Your goal:
Write out the material below again, unchanged.

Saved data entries

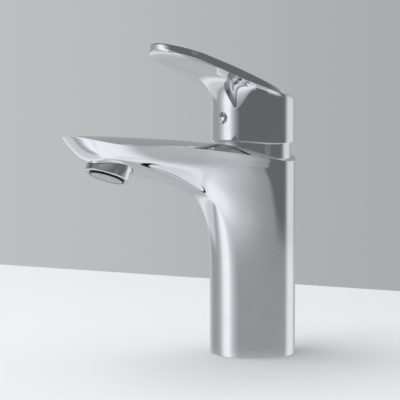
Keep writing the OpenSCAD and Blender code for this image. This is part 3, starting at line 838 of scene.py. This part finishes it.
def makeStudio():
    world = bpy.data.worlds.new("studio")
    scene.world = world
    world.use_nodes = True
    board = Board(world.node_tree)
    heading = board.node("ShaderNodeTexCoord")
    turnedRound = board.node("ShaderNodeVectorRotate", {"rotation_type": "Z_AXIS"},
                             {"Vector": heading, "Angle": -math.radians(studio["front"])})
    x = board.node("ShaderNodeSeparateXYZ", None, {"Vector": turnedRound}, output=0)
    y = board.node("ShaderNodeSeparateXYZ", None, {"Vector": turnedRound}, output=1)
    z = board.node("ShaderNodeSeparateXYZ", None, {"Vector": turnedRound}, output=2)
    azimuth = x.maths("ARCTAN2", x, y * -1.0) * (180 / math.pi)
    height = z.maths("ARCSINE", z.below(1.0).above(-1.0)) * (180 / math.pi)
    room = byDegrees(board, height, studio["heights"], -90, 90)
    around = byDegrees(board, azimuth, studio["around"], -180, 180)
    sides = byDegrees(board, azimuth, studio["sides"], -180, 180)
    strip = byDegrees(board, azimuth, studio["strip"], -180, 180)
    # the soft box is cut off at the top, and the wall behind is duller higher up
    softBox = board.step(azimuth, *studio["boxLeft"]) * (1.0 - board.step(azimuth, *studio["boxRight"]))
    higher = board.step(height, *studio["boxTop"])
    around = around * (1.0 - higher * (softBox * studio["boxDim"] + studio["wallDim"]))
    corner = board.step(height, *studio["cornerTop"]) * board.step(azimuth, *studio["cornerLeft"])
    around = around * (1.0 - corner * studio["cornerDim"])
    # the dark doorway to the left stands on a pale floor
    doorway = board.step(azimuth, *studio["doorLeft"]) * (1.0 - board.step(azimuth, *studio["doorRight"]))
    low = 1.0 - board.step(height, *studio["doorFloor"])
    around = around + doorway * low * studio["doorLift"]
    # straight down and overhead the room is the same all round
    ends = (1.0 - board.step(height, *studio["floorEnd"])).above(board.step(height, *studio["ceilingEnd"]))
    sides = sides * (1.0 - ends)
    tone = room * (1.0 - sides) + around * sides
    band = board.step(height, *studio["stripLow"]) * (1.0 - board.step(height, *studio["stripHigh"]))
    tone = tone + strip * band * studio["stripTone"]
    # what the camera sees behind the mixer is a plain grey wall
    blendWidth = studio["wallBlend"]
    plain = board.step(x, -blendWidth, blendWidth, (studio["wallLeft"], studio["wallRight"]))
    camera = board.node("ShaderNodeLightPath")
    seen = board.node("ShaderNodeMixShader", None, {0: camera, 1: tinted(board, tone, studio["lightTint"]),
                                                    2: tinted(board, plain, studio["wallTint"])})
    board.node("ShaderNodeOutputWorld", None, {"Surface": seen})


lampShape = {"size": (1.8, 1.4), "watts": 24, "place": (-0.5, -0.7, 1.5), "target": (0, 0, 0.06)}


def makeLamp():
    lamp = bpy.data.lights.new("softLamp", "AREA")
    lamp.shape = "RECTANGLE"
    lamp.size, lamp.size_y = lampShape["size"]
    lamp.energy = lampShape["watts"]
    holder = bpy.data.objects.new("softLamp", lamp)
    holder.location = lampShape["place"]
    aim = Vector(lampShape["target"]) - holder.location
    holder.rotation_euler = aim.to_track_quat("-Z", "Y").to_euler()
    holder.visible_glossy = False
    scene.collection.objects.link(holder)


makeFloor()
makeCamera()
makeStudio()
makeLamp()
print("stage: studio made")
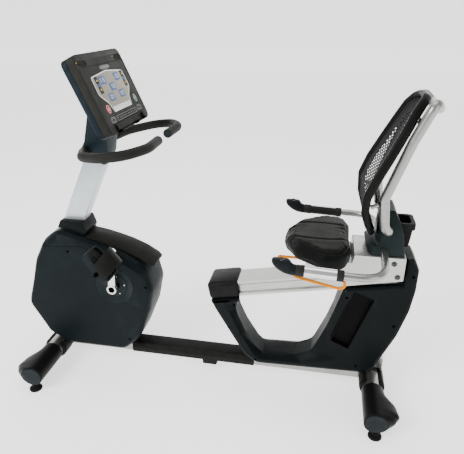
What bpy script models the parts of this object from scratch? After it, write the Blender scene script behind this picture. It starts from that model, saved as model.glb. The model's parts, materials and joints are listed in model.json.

The result:
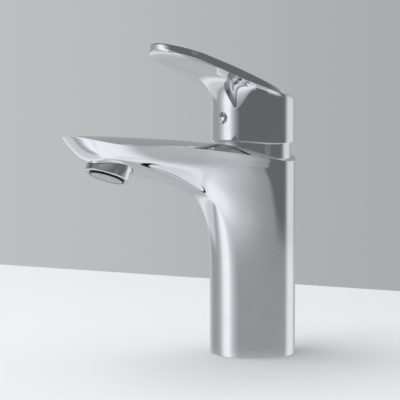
Keep writing the OpenSCAD and Blender code for this image. This is part 3, starting at line 838 of scene.py. This part finishes it.
def makeStudio():
    world = bpy.data.worlds.new("studio")
    scene.world = world
    world.use_nodes = True
    board = Board(world.node_tree)
    heading = board.node("ShaderNodeTexCoord")
    turnedRound = board.node("ShaderNodeVectorRotate", {"rotation_type": "Z_AXIS"},
                             {"Vector": heading, "Angle": -math.radians(studio["front"])})
    x = board.node("ShaderNodeSeparateXYZ", None, {"Vector": turnedRound}, output=0)
    y = board.node("ShaderNodeSeparateXYZ", None, {"Vector": turnedRound}, output=1)
    z = board.node("ShaderNodeSeparateXYZ", None, {"Vector": turnedRound}, output=2)
    azimuth = x.maths("ARCTAN2", x, y * -1.0) * (180 / math.pi)
    height = z.maths("ARCSINE", z.below(1.0).above(-1.0)) * (180 / math.pi)
    room = byDegrees(board, height, studio["heights"], -90, 90)
    around = byDegrees(board, azimuth, studio["around"], -180, 180)
    sides = byDegrees(board, azimuth, studio["sides"], -180, 180)
    strip = byDegrees(board, azimuth, studio["strip"], -180, 180)
    # the soft box is cut off at the top, and the wall behind is duller higher up
    softBox = board.step(azimuth, *studio["boxLeft"]) * (1.0 - board.step(azimuth, *studio["boxRight"]))
    higher = board.step(height, *studio["boxTop"])
    around = around * (1.0 - higher * (softBox * studio["boxDim"] + studio["wallDim"]))
    corner = board.step(height, *studio["cornerTop"]) * board.step(azimuth, *studio["cornerLeft"])
    around = around * (1.0 - corner * studio["cornerDim"])
    # the dark doorway to the left stands on a pale floor
    doorway = board.step(azimuth, *studio["doorLeft"]) * (1.0 - board.step(azimuth, *studio["doorRight"]))
    low = 1.0 - board.step(height, *studio["doorFloor"])
    around = around + doorway * low * studio["doorLift"]
    # straight down and overhead the room is the same all round
    ends = (1.0 - board.step(height, *studio["floorEnd"])).above(board.step(height, *studio["ceilingEnd"]))
    sides = sides * (1.0 - ends)
    tone = room * (1.0 - sides) + around * sides
    band = board.step(height, *studio["stripLow"]) * (1.0 - board.step(height, *studio["stripHigh"]))
    tone = tone + strip * band * studio["stripTone"]
    # what the camera sees behind the mixer is a plain grey wall
    blendWidth = studio["wallBlend"]
    plain = board.step(x, -blendWidth, blendWidth, (studio["wallLeft"], studio["wallRight"]))
    camera = board.node("ShaderNodeLightPath")
    seen = board.node("ShaderNodeMixShader", None, {0: camera, 1: tinted(board, tone, studio["lightTint"]),
                                                    2: tinted(board, plain, studio["wallTint"])})
    board.node("ShaderNodeOutputWorld", None, {"Surface": seen})


lampShape = {"size": (1.8, 1.4), "watts": 24, "place": (-0.5, -0.7, 1.5), "target": (0, 0, 0.06)}


def makeLamp():
    lamp = bpy.data.lights.new("softLamp", "AREA")
    lamp.shape = "RECTANGLE"
    lamp.size, lamp.size_y = lampShape["size"]
    lamp.energy = lampShape["watts"]
    holder = bpy.data.objects.new("softLamp", lamp)
    holder.location = lampShape["place"]
    aim = Vector(lampShape["target"]) - holder.location
    holder.rotation_euler = aim.to_track_quat("-Z", "Y").to_euler()
    holder.visible_glossy = False
    scene.collection.objects.link(holder)


makeFloor()
makeCamera()
makeStudio()
makeLamp()
print("stage: studio made")
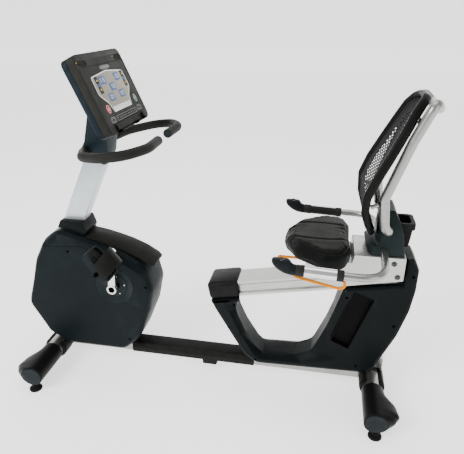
What bpy script models the parts of this object from scratch? After it, write the Blender scene script behind this picture. It starts from that model, saved as model.glb. The model's parts, materials and joints are listed in model.json.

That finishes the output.